▸ Task to complete
Reproduce all of the listing below without alteration.

··· Records

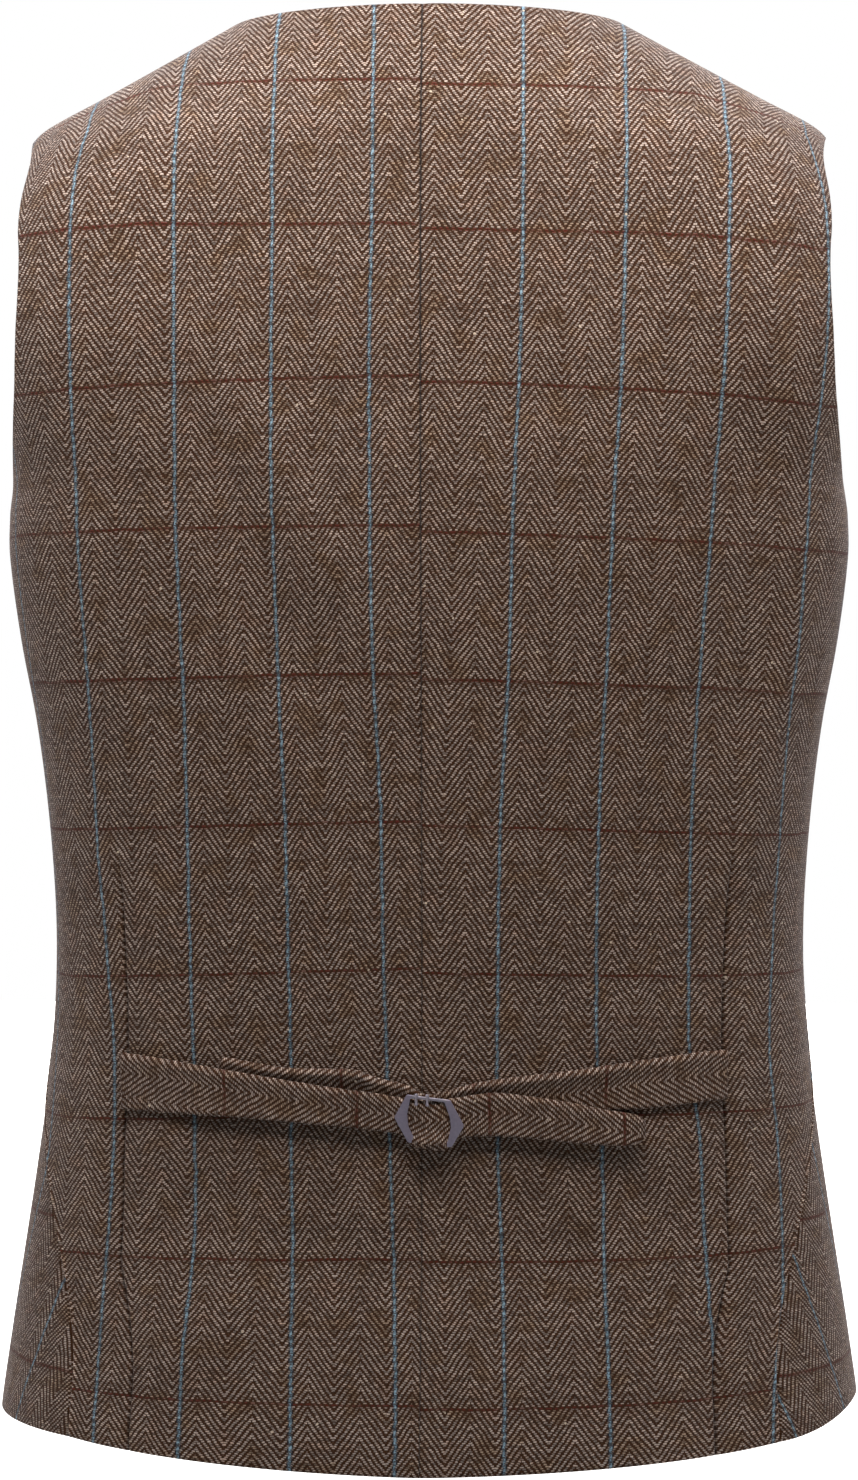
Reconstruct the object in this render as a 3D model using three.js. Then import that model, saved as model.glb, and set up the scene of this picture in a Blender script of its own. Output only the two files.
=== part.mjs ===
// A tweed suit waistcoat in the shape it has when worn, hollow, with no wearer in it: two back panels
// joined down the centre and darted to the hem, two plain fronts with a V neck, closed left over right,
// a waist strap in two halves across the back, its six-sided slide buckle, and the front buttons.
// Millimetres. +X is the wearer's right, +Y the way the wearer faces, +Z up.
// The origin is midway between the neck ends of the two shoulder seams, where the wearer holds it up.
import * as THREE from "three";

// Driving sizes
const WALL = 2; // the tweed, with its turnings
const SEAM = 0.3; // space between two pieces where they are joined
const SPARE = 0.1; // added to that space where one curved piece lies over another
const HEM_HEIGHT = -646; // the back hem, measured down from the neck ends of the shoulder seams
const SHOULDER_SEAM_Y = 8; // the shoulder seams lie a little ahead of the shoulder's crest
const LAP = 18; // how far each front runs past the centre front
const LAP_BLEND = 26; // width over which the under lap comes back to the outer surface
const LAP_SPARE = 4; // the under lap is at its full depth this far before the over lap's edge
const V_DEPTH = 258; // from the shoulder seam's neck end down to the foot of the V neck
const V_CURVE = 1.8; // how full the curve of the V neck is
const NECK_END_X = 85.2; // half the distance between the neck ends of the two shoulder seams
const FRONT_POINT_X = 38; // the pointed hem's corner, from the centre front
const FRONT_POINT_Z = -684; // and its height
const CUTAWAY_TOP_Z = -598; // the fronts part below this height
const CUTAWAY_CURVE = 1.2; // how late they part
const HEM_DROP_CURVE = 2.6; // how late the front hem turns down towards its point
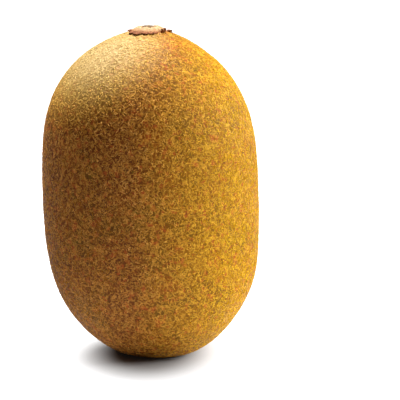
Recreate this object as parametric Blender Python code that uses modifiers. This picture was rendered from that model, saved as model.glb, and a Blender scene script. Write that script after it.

······

▸ Answer to the exercise
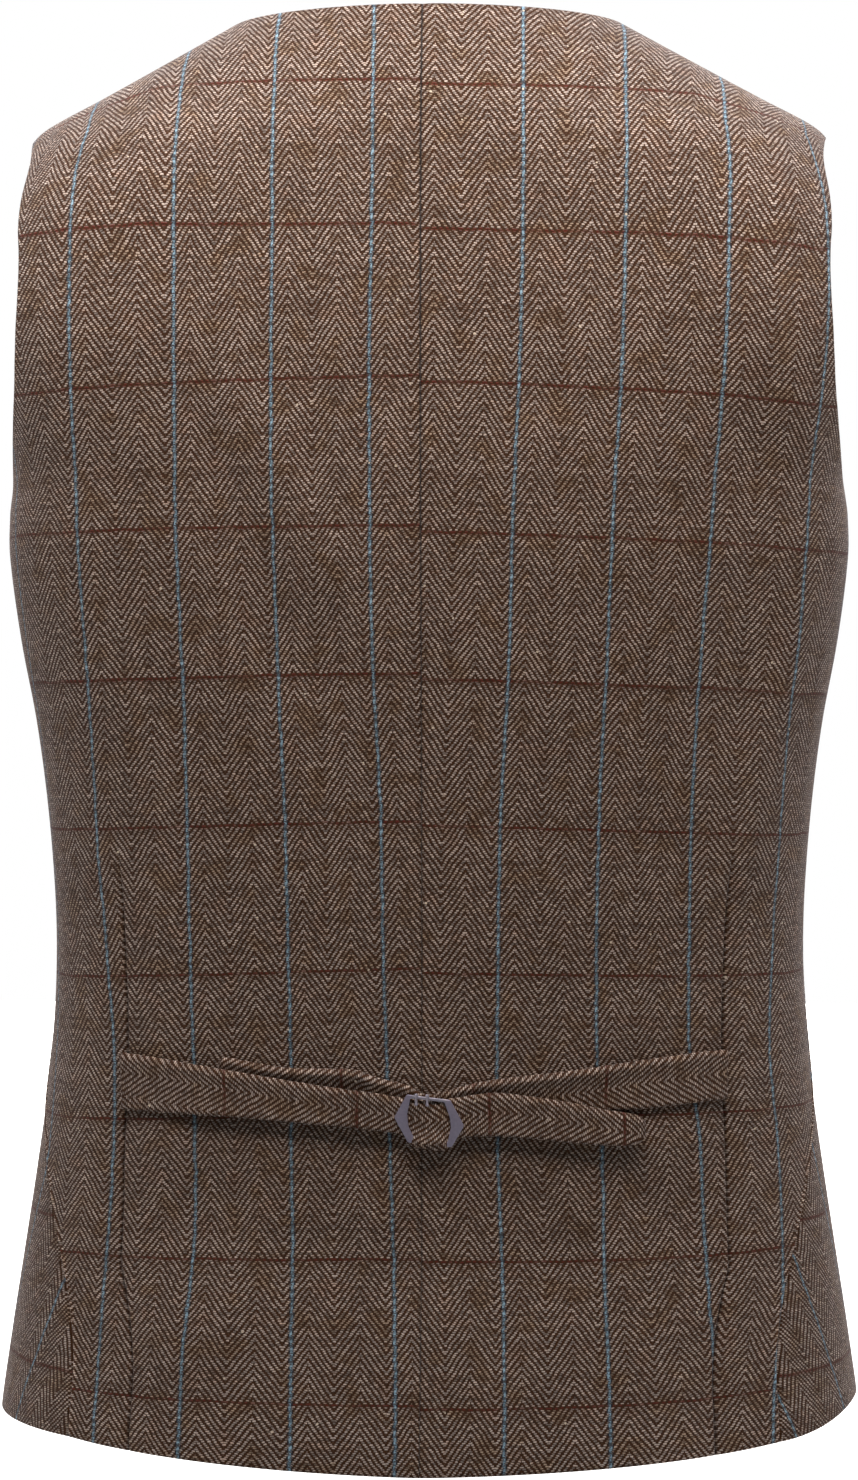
Reconstruct the object in this render as a 3D model using three.js. Then import that model, saved as model.glb, and set up the scene of this picture in a Blender script of its own. Output only the two files.
=== part.mjs ===
// A tweed suit waistcoat in the shape it has when worn, hollow, with no wearer in it: two back panels
// joined down the centre and darted to the hem, two plain fronts with a V neck, closed left over right,
// a waist strap in two halves across the back, its six-sided slide buckle, and the front buttons.
// Millimetres. +X is the wearer's right, +Y the way the wearer faces, +Z up.
// The origin is midway between the neck ends of the two shoulder seams, where the wearer holds it up.
import * as THREE from "three";

// Driving sizes
const WALL = 2; // the tweed, with its turnings
const SEAM = 0.3; // space between two pieces where they are joined
const SPARE = 0.1; // added to that space where one curved piece lies over another
const HEM_HEIGHT = -646; // the back hem, measured down from the neck ends of the shoulder seams
const SHOULDER_SEAM_Y = 8; // the shoulder seams lie a little ahead of the shoulder's crest
const LAP = 18; // how far each front runs past the centre front
const LAP_BLEND = 26; // width over which the under lap comes back to the outer surface
const LAP_SPARE = 4; // the under lap is at its full depth this far before the over lap's edge
const V_DEPTH = 258; // from the shoulder seam's neck end down to the foot of the V neck
const V_CURVE = 1.8; // how full the curve of the V neck is
const NECK_END_X = 85.2; // half the distance between the neck ends of the two shoulder seams
const FRONT_POINT_X = 38; // the pointed hem's corner, from the centre front
const FRONT_POINT_Z = -684; // and its height
const CUTAWAY_TOP_Z = -598; // the fronts part below this height
const CUTAWAY_CURVE = 1.2; // how late they part
const HEM_DROP_CURVE = 2.6; // how late the front hem turns down towards its point
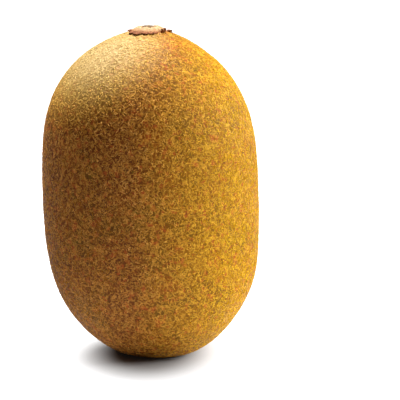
Recreate this object as parametric Blender Python code that uses modifiers. This picture was rendered from that model, saved as model.glb, and a Blender scene script. Write that script after it.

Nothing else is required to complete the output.